Участникам же последнего акта было, видимо, строго наказано не всколыхнуть славян оскорблениями и насилием: знали, что нас вдесятеро больше и что мы еще можем взорваться. Никаких “хенде-хох”, прикладов, окриков.
Внешне спокойно — под охраной танков — подходили к группам ошарашенных наших солдат и показывали идти направо вверх — к сборному пункту, заранее предусмотренному режиссером этой трагедии.
Наша машина была прикопана внизу чаши. Быстро включаю микрофон: “Говорит Крымский фронт! На нас идут танки и пехота! Прощайте, товарищи! Последняя рация фронта прекращает работу. Вы должны победить!” От удара сапога распахивается фанерная дверца. Продолжаю кричать прощальные слова, бью сапогом лампы, рву переговорные карты, вполне сознавая бесполезность исполнения инструкции. Немец и его автомат терпеливо ждут. Ребята уже вместе. Идем вверх. “Надо выбрать момент и бежать к воде, поплывем”, — тихо переговариваемся.
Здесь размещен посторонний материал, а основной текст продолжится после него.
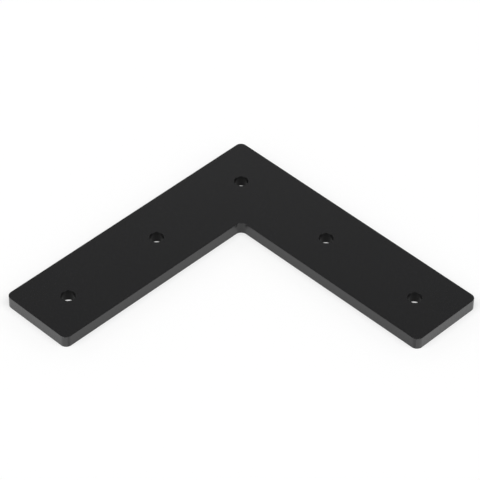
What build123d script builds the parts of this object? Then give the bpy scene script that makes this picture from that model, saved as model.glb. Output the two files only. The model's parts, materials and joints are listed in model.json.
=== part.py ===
from build123d import *
import os

# Flat L-shaped joining plate for 40 mm aluminium extrusion, in one piece.
# It is screwed across a square corner of a frame, with one leg along each extrusion.
# The frame is in millimetres: the origin is on the corner hole's axis at the underside,
# +X and +Y run along the legs' centre lines, and +Z points out of the top face.

# Driving dimensions
leg_width = 40.0  # the full width of the extrusion's face
leg_length = 151.0  # from the outer side of the corner to the end of a leg
thickness = 6.0
hole_diameter = 6.5  # clears an M6 screw
corner_radius = 3.2  # every corner of the outline, the inside one too
rim_chamfer = 0.25  # each hole's rim, on both faces
edge_break = 0.15  # the deburred edge of the outline, on both faces

# Worked out: the end holes stand as far from a leg's end as from its sides
edge_margin = leg_width / 2
hole_pitch = (leg_length - 2 * edge_margin) / 2
hole_centres = [
    (0, 0),
    (hole_pitch, 0),
    (2 * hole_pitch, 0),
    (0, hole_pitch),
    (0, 2 * hole_pitch),
]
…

Обходим глубокую воронку. На дне дергается тело сверстника, мл. лейтенанта, из перерезанного бритвой (она еще в руке) горла брызжут кровавые пузыри. Это правильно? И мы так должны? Надо же еще что-то сделать перед смертью! — противится разум и тело. И тут же совесть: или трусишь? Жить хочешь? Нет, хочу, чтоб польза какая-то осталась, все равно теперь не жизнь!
Ох, позорище! Колонна по десять в ряд растянулась на километр. Быстро погнали вглубь степи, влили в другую колонну, потом еще и еще... Армия!
Идем несколько часов без остановки, круто на развилке проселка поворачиваем налево (зачем?). Солдаты пробежали вдоль колонны, разбирая строго по десять (зачем?). А, ясно: внизу слева группа офицеров. Почтительно уступают место плотному мужику в сером плаще, рукой отсчитывающему ряды. Победитель упивается. Похоже, это был Манштейн.